Sunday, June 19, 2005

Lemur step-by-step

This is a brief step-by-step of how I made the lemur piece for Illustration Friday's "Black & White" theme.
This is the reference photo I used; it was published online, and I hope it is a public domain image; there was no copyright notice on the image, so I hope it's ok to use ; ).

I added some area to the bottom of the canvas to accomodate the long tail, and sketched in the basic shapes using a Wacom tablet; I use a small, 3 or 4 pixel soft brush to draw with in Photoshop. If you want it to look like graphite, you can add texture and a little noise in the brushes palette.

Next, I added a layer at the bottom of the stack and filled the top area with black and the bottom with white. Then, I made a new layer above that one for the basic shapes; I used the lasso tool and roughly drew shapes for the black and white areas and filled the selections with the appropriate color. I wanted a stark black and white abstract pattern at this point, so I made the selections as simple as possible while still maintaining the essence of the lemur.
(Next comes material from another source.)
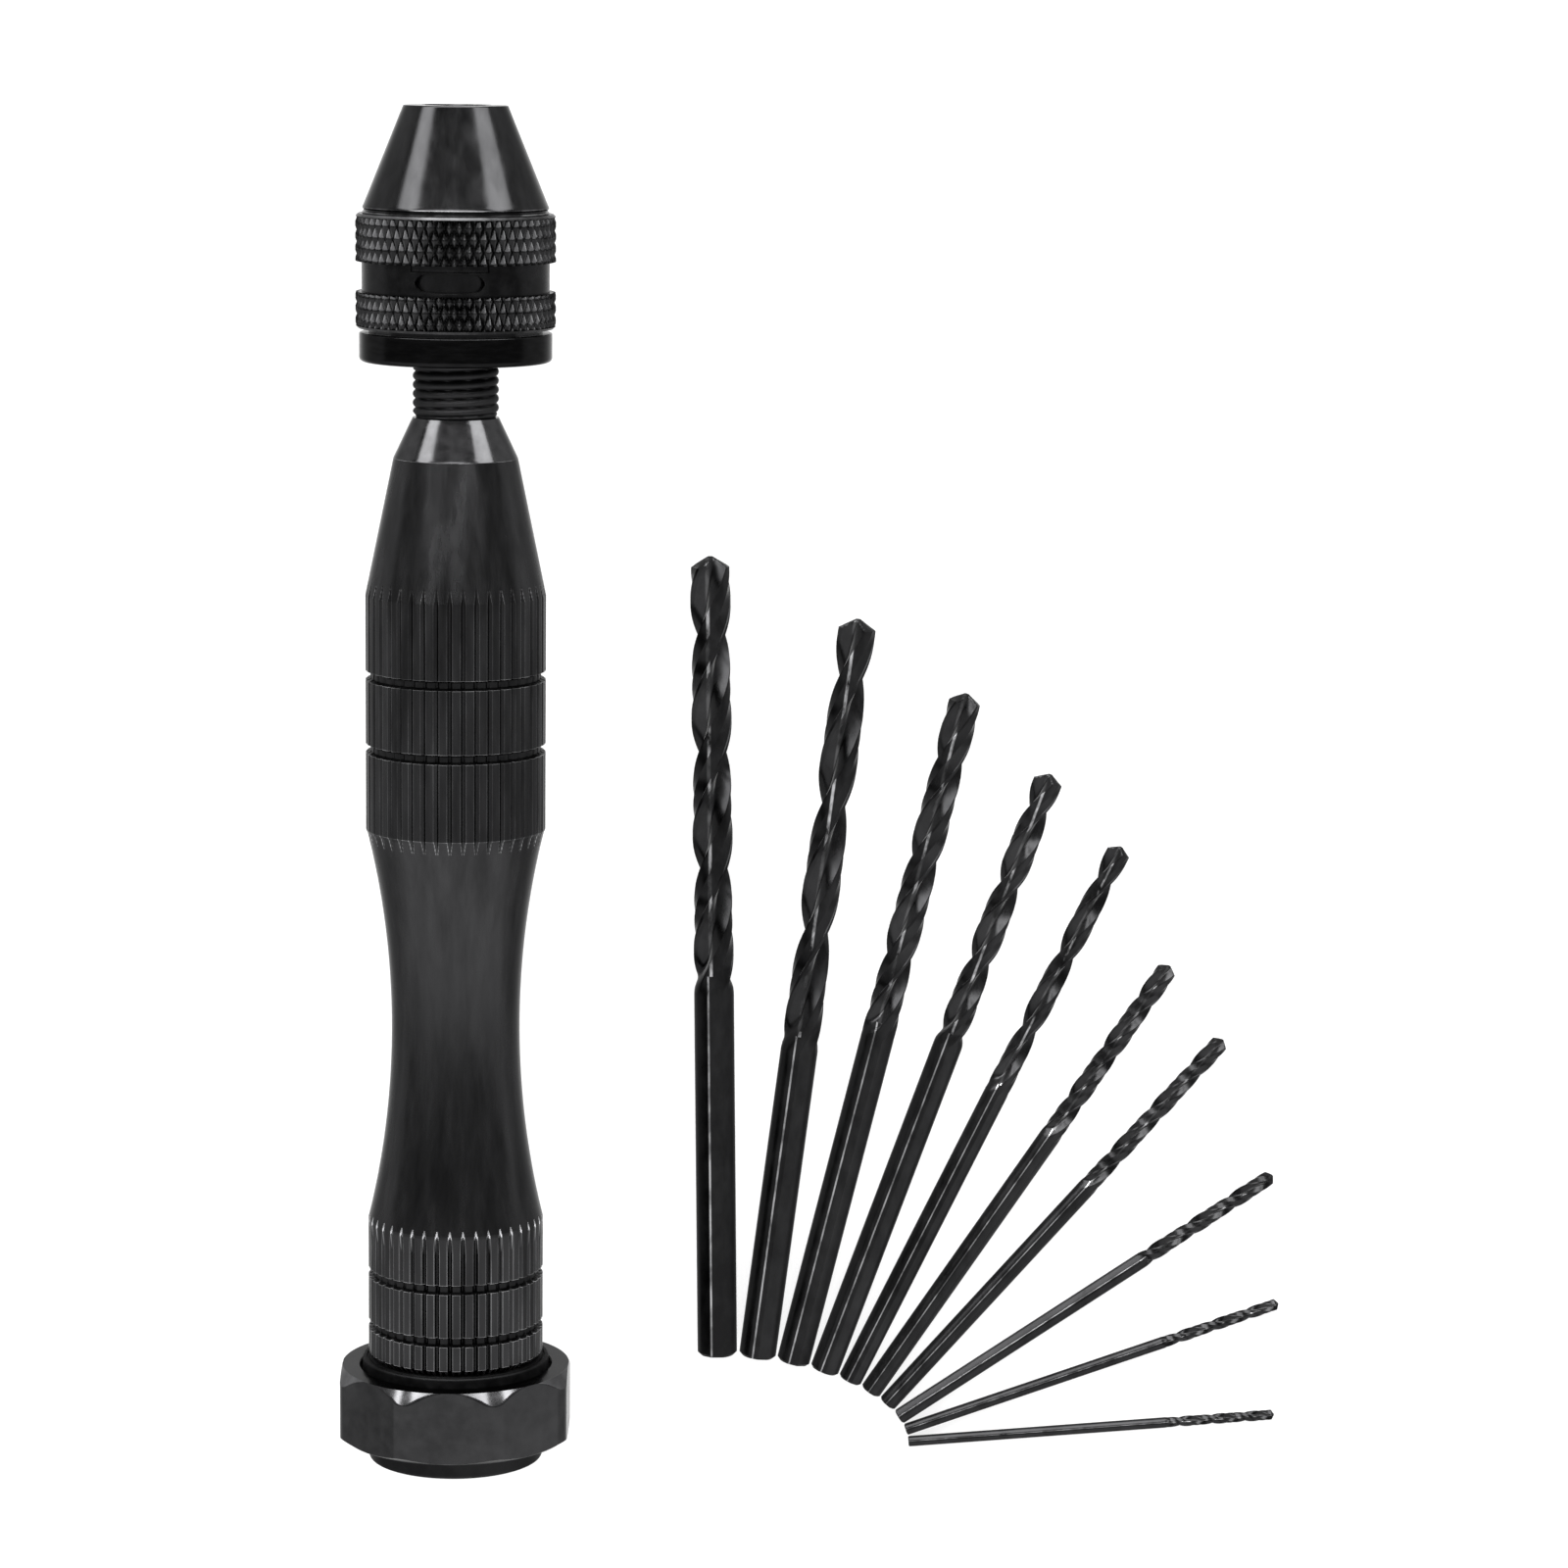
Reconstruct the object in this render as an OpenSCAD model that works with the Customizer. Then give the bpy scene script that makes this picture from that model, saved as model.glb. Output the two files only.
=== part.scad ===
// Pin vise drill with a keyless three-jaw chuck, a swivelling end cap and ten twist drills.
// The drill lies flat with its nose towards +Y, and the bits lie beside it in a fan.
// The pieces of the drill are drawn in their own frame: z is the distance behind the nose face,
// +x is to the right and +y is up, and on_axis() lays that frame down on the table.

/* [Chuck] */
// Radius of the nose face
nose_r = 3.8; // [3.2:0.1:4.2]
// Radius of the cone where it meets the sleeve
cone_r = 6.7; // [6.6:0.05:6.8]
// Length of the nose cone
cone_len = 7.25; // [7.0:0.05:7.4]
// Radius over the knurled bands of the sleeve
sleeve_r = 7.2; // [7.0:0.05:7.25]
// Radius of the neck between the knurled bands
neck_r = 6.75; // [6.7:0.01:6.85]
// Width of each window in the neck
window_w = 5.1; // [3:0.1:6]
// Radius of the plain ring behind the sleeve
ring_r = 6.95; // [6.5:0.05:7.1]
// Radius of the hole that takes the bit's shank
bit_bore_r = 1.7; // [1.7:0.01:1.8]

/* [Jaws] */
// Angle between each jaw and the axis, in degrees
jaw_tilt = 15; // [15:0.1:15.5]
// Radius of a jaw
jaw_r = 0.95; // [0.85:0.01:0.96]
// Distance from the axis to the gripping edge with the chuck open
jaw_open = 1.6; // [1.3:0.05:1.65]

/* [Spindle] */
// Radius over the thread crests
thread_r = 3.1; // [2.8:0.05:3.12]
// Pitch of the thread
thread_pitch = 0.65; // [0.5:0.05:0.8]
// Radius of the pressed-in shank
shank_r = 3.0; // [2.5:0.1:3.4]

/* [Handle] */
// Radius of the front grip
front_grip_r = 6.55; // [6.2:0.05:6.8]
// Radius of the rear grip
rear_grip_r = 6.45; // [6.2:0.05:6.6]
// Smallest radius of the waist
waist_r = 4.7; // [4.2:0.1:5.5]
// Radius of the handle's front end
taper_r = 4.5; // [4.3:0.1:5]

/* [End cap] */
// Number of sides of the cap
cap_sides = 8; // [8:4:12]
// Distance from the axis to the cap's flats
cap_flat = 8.4; // [8.3:0.05:9]
// Radius of the rounding on the cap's corners
cap_corner = 2; // [1:0.1:4]
// Height of the chamfer that takes off the cap's front corners
cap_chamfer = 1; // [0.5:0.1:1.5]
// Height of the chamfer on the cap's rear corners
cap_rear_chamfer = 0.4; // [0.2:0.1:1.5]
// Radius of the palm disc
disc_r = 6.44; // [5.5:0.02:7]

/* [Bits] */
// Gap between neighbouring shanks at the foot of the fan
fan_gap = 0.12; // [0.1:0.01:0.3]
// Point angle of the bits, in degrees
point_angle = 118; // [110:1:135]
// Web of the bits at the middle of a flute, as a share of the diameter
web_share = 0.3; // [0.2:0.05:0.5]

/* [Hidden] */
$fn = 96;
eps = 0.01;

black_steel = [0.13, 0.13, 0.14];
black_alloy = [0.17, 0.17, 0.18];
black_nylon = [0.06, 0.06, 0.06];
bright_steel = [0.75, 0.76, 0.78];

// Stations along the drill, measured back from the nose face
cone_rim = 7.65;
nut_front = 7.9;
nut_back = 9.7;
nut_play = 0.1;
sleeve_front = 7.7;
neck_front = 11.1;
neck_back = 13.3;
sleeve_back = 15.9;
ring_front = 16.2;
chuck_back = 18.3;
bore_end = 12.9;
socket_front = 13.5;
stud_front = 13.8;
thread_end = 22.3;
shoulder_front = 22.6;
handle_front = 25.25;
shank_end = 42;
taper_end = 35.2;
waist_front = 52.4;
waist_back = 81.8;
grip_end = 92.15;
washer_back = 93.4;
cap_front = 92.8;
cap_floor = 93.55;
bearing_front = 94.2;
bearing_back = 97.2;
cap_back = 98.2;
disc_back = 99.9;
screw_tip = 84;
jaw_hole_end = 13.9;

// Screw, boss and washer of the cap
screw_r = 1.25;
boss_r = 2.4;
washer_r = 6.9;

// Fits in the chuck
sleeve_bore = 6.35;
barrel_r = 6.25;
groove_r = 4.5;
tail_r = 5.6;
bush_r = 4.0;
running = 0.05;
jaw_play = 0.05;
jaw_tip = 0.6;
jaw_end = 13.4;

// Ball bearing, 3 mm bore, 8 mm outside, 3 mm wide
bearing_bore = 1.5;
bearing_r = 4.0;
ball_count = 7;
ball_r = 0.55;
ball_pitch = 2.75;
land = 0.45;
groove_play = 0.03;

// Axis height: the cap's lower flat lies on the table
axis_z = cap_flat;

// Bits: diameter, length, fluted length, direction clockwise from +Y, lead of the flutes,
// distance from the tip to where the flutes first face sideways, and angular width of a flute
BITS = [[3.0, 61, 33, -1, 17.6, 5.9, 88], [2.8, 57, 33, 7, 19.4, 4.3, 99],
        [2.5, 53, 27, 13.5, 15.3, 5.0, 78], [2.2, 49, 22, 19.5, 12.3, 2.6, 99],
        [1.8, 46, 21, 25.5, 12.6, 2.6, 99], [1.6, 40, 16, 33.5, 9.3, 3.0, 76],
        [1.4, 38, 15.5, 41, 9.0, 2.8, 74], [1.2, 34, 12, 55.5, 7.4, 3.4, 76],
        [0.9, 30, 9.5, 70, 5.6, 2.2, 80], [0.8, 28, 8.5, 85, 5.0, 2.0, 80]];
// Foot of the first bit, from the drill's nose on its axis
fan_start = [19.4, -93.9];

function facing(a) = [sin(a), cos(a)];
function beside(a) = [cos(a), -sin(a)];
// Each bit's foot lies square to the mean direction of the two bits, a gap away from the last one
function foot(i) = i == 0 ? fan_start
    : foot(i - 1) + beside((BITS[i - 1][3] + BITS[i][3]) / 2)
        * ((BITS[i - 1][0] + BITS[i][0]) / 2 + fan_gap);
function point_len(d) = d / 2 / tan(point_angle / 2);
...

Now comes the fun part. I used a small brush and the Wacom tablet and painted with white to create fur along the edges of the shapes I had defined earlier. For smaller, more random fur, I used the brush that is normally used for creating blades of grass, and after tweaking the settings in the brushes palette, I came up with a reasonable simulation of fur. I also used the smudge tool a bit to soften some of the fur.
For the face and hands, I used various shades of gray to bring out the details, painting with small, soft brushes; I lower the opacity and flow settings to get as much control as possible. Still, I was not too concerned with precise details, as you can see below...
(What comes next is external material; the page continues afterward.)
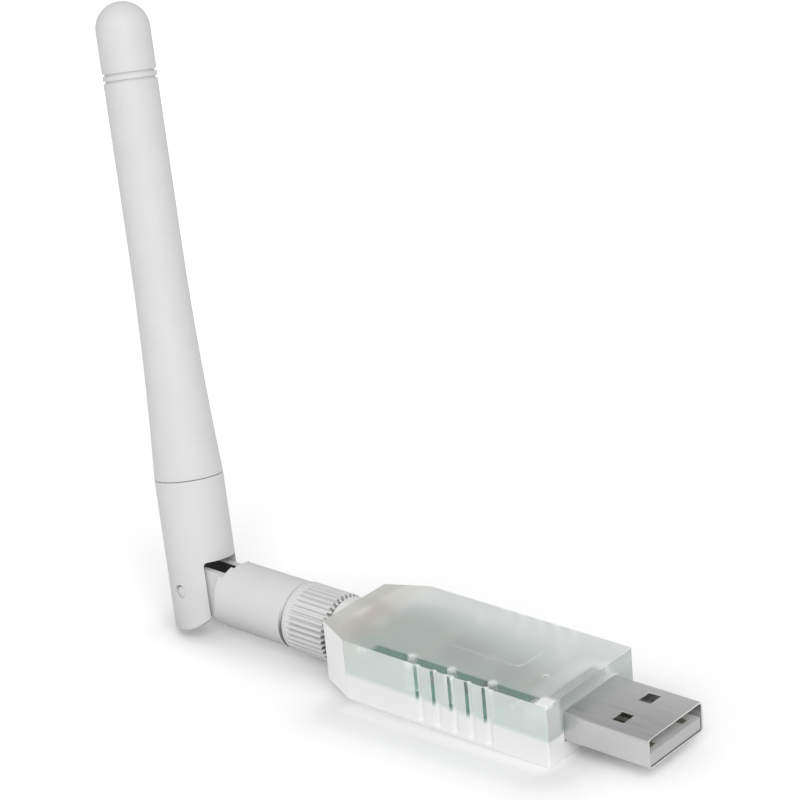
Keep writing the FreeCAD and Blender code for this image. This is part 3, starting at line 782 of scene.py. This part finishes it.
def barrelMesh():
    r, x0, x1, k, edge = base["radius"], base["shoulder"], base["front"], base["knuckle"], base["frontEdge"]
    start, bend = x0 - base["run"], base["step"]
    profile = [(base["lead"], start), (r, start), (r, x1 - edge), (r - 0.1, x1 - 0.1), (r - edge, x1)]
    profile += [(base["seatRadius"], x1), (base["seatRadius"], base["seat"]), (base["lead"], base["seat"])]
    spots = [start - 0.01 + (base["blend"] + 0.02) * i / 16 for i in range(17)] + [x1 + 1]
    near = [(x, -shoulderWidth(x)) for x in spots]
    plan = near + [(x, -y) for x, y in reversed(near)]
    barrel = joined(tubeMesh(profile, 128, "x"), prismMesh(plan, -9, 9), 'INTERSECT')
    top = [(start - 1, k), (x0, k)] + turnOf(x0 + bend, r + 0.02 - bend, bend, 180, 90, 5)
    top += [(x0 + bend + 0.05, r + 0.2), (x1 + 1, r + 0.2)]
    side = top + [(x, -z) for x, z in reversed(top)]
    return joined(barrel, prismMesh(side, -9, 9, "y"), 'INTERSECT')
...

The details of the face are quite impressionistic and loose; I just wanted to get enough detail to capture the expression on the lemur's face.
The eyes were done on a seperate layer; I used the lasso tool to create selections for the eyes and filled them with an orange that was a touch more saturated than the photo. I added pupils and a catchlight using a small brush and the Wacom tablet.
You can see in this close-up where the smudge tool comes in handy for softening the fur, especially under his chin.
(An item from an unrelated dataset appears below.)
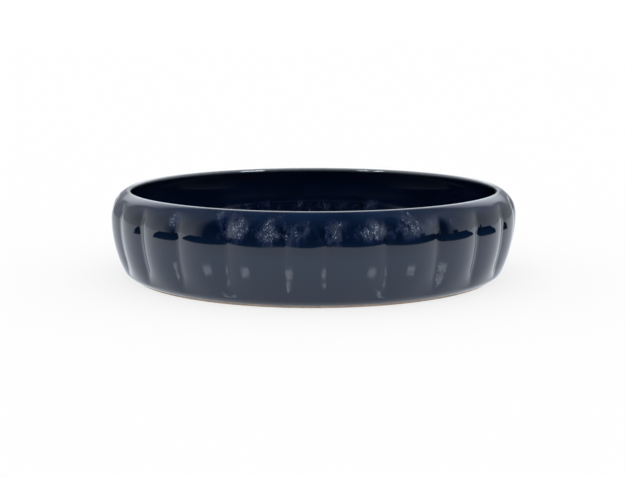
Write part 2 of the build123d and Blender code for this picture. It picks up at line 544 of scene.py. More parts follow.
def add_turned(name: str, profile: list[Pair], columns: int, finish: Material, capped: bool) -> Object:
    """Makes a turned object, smooth but for its sharp edges.

    Args:
        name: Its name.
        profile: Its half section, as points of radius and height.
        columns: Points in a ring.
        finish: Its material.
        capped: Whether the section is open at the axis, where the object is then capped.

    Returns:
        The object.
    """
    made = add_rings(name, turned_rings(profile, columns), finish, len(profile) - 1 if capped else None)
    made.data.shade_smooth()
    made.data.set_sharp_from_angle(angle=SHARP_EDGE)
    return made


def add_layer(mesh: Mesh, name: str, values: np.ndarray) -> None:
    """Gives the first points of a mesh a value each, and its other points zero.

    Args:
        mesh: The mesh.
        name: Name of the layer.
        values: The values, in the order of the points.
    """
    full = np.zeros(len(mesh.vertices), dtype=np.float32)
    full[: values.size] = values.ravel()
    mesh.attributes.new(name, "FLOAT", "POINT").data.foreach_set("value", full)


def tie(piece: Object, slot: Slot, node: str) -> None:
    """Ties a piece to the frame and reports it.

    Args:
        piece: The piece.
        slot: Material slot of the record; not used.
        node: Node of the frame that it stands for.
    """
    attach(piece, ROOT)
    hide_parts(node)
    log.info("%s: %d faces, for %s", piece.name, len(piece.data.polygons), node)


@dataclass(frozen=True)
class SkinRow:
    """A level row of points on the skin of a coat."""

    distance: float
    radius: float
    height: float
    angles: np.ndarray

    def even(self, value: float) -> np.ndarray:
        """The same value for each of its points."""
        return np.full(len(self.angles), value)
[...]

And, again, here is the finished piece. The details in the hands got lost in all the darkness, but that's adds to the mystery that I was shooting for.


Rebeccashane said...

one word.......... WOW.

Dædalux said...

That's awesome! Thanks for sharing the process.

Anonymous said...

Great - thanks for sharing!

Julie Oakley said...

Your work is wonderful. I'm amazed that this was all done digitally. I usually create a large version of my illustrations on the off chance that it needs to be print resolution, I'd be interested to know whether you do that as well. I was very flattered that you liked my IF entry, thanks.

Rick Lovell said...

Thanks for the comments!
Julie, yes, I typically work at 300dpi at the physical size that it will print. I usually work in the RGB colorspace and convert to CMYK if it will be press printed. Some clients prefer an RGB file anyway (RGB is said to contain more color data than CMYK?), and do the conversion to CMYK at their end.
As for all digital, I use lots of different approaches to making illustrations; sometimes it's all traditional, sometimes its all digital, and sometimes I'll do a piece traditionally, scan it, and finish it digitally. It all depends upon the image and the amount of time I have.

lorigrace said...

Thanks so much for your comments on the creation process! The way the eyes pop out is incredibly hypnotic!

Anonymous said...

Excellent tutorial - I'm not a Photoshop user, preferring to use traditional mediums (call me stubborn), but I can see how I can I use some these techniques in my own drawings. Again, many thanks.


knottydon said...

I felt like i'm in a class and I got the front seat! Lucky knottydon! Anyhoo, more tips from a genius!!!